Bijna zeven jaar geleden, op een snikhete zomerdag in juli, was ik bijna te laat voor mijn diplomaceremonie. Dat ene papiertje waarmee ik kon bewijzen dat ik middelbare scholier-af was lag binnen handbereik. Ik moest mezelf alleen nog door de afscheidsredes van zeven klasvoorzitters -in evenveel talen voorgelezen- worstelen en ik was vrij. Klaar met m’n eindexamens, klaar om de echte wereld in te gaan.

Onze eindexamenkandidaten kunnen momenteel deze zucht van verlichting nog niet slaken. Zij zullen zich de komende tijd volledig moeten storten op het maken van eindexamens. Men zou verwachten dat zij hierin al hun energie stoppen, maar niets is minder waar: naast het stampen van stof heeft menig scholier klaarblijkelijk genoeg tijd om klachtenformulieren in te vullen.

Ieder jaar verdwijnen mijn wenkbrauwen tot ver in mijn haarlijn als ik wederom lees over de duizenden klachten over een specifiek eindexamen. “VWO’ers beklaagden zich over het feit dat er meer open vragen op het examen waren dan in hun oefenexamens het geval was. Het examen werd hierdoor als veel te moeilijk ervaren.” Nou en? Ik hoop oprecht dat scholieren een gratis pakje zakdoekjes krijgen bij iedere klacht of op z’n minst een nieuwe luier.

Mijn Belgische school had geen klachtenlijn. Je maakte je examen en ging daarna verder leren voor het volgende. Bij een probleem sprak je de docent aan. Zelf hou ik van klagen, ik ageer met liefde tegen verkeerde komma’s in Onderwijs- en Examen Regelingen. Desalniettemin zou ik de woorden ‘de tekst was te moeilijk’ niet over m’n lippen kunnen krijgen.

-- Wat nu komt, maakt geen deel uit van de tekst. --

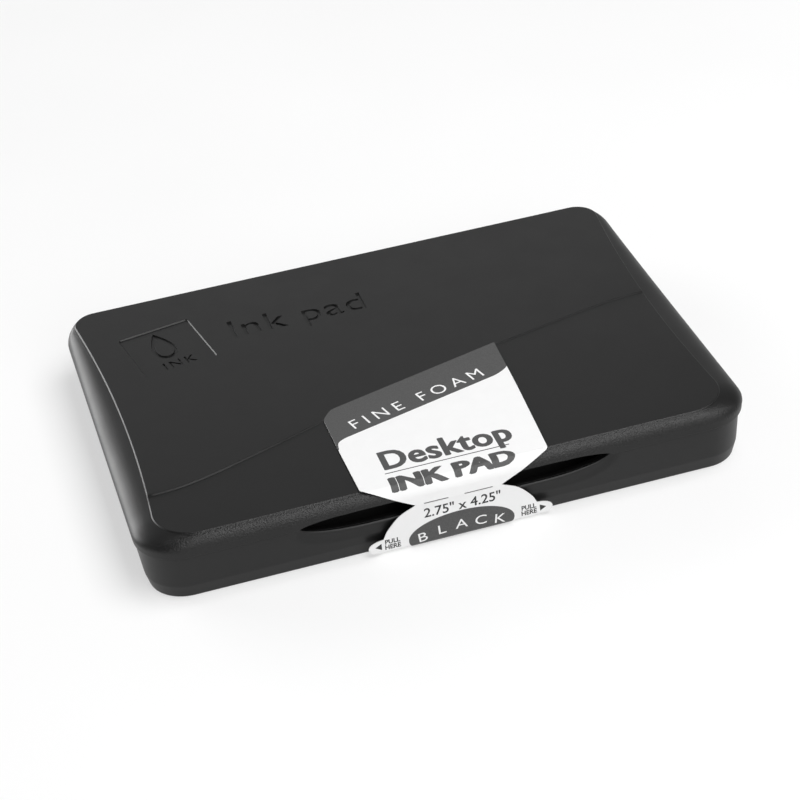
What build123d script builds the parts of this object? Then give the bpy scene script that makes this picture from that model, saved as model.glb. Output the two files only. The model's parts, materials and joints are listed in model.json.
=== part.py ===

Wat is er van onze scholieren geworden als dit gehuil niet uitzondering maar regel is? Het LAKS speelt hierin ook een dubieuze rol door dit onnozele geklaag actief te bemoedigen. Deze scholieren zijn niet klaar voor de echte wereld en zullen zichzelf na hun diplomaceremonie in rap tempo een ruggengraat moeten aanmeten.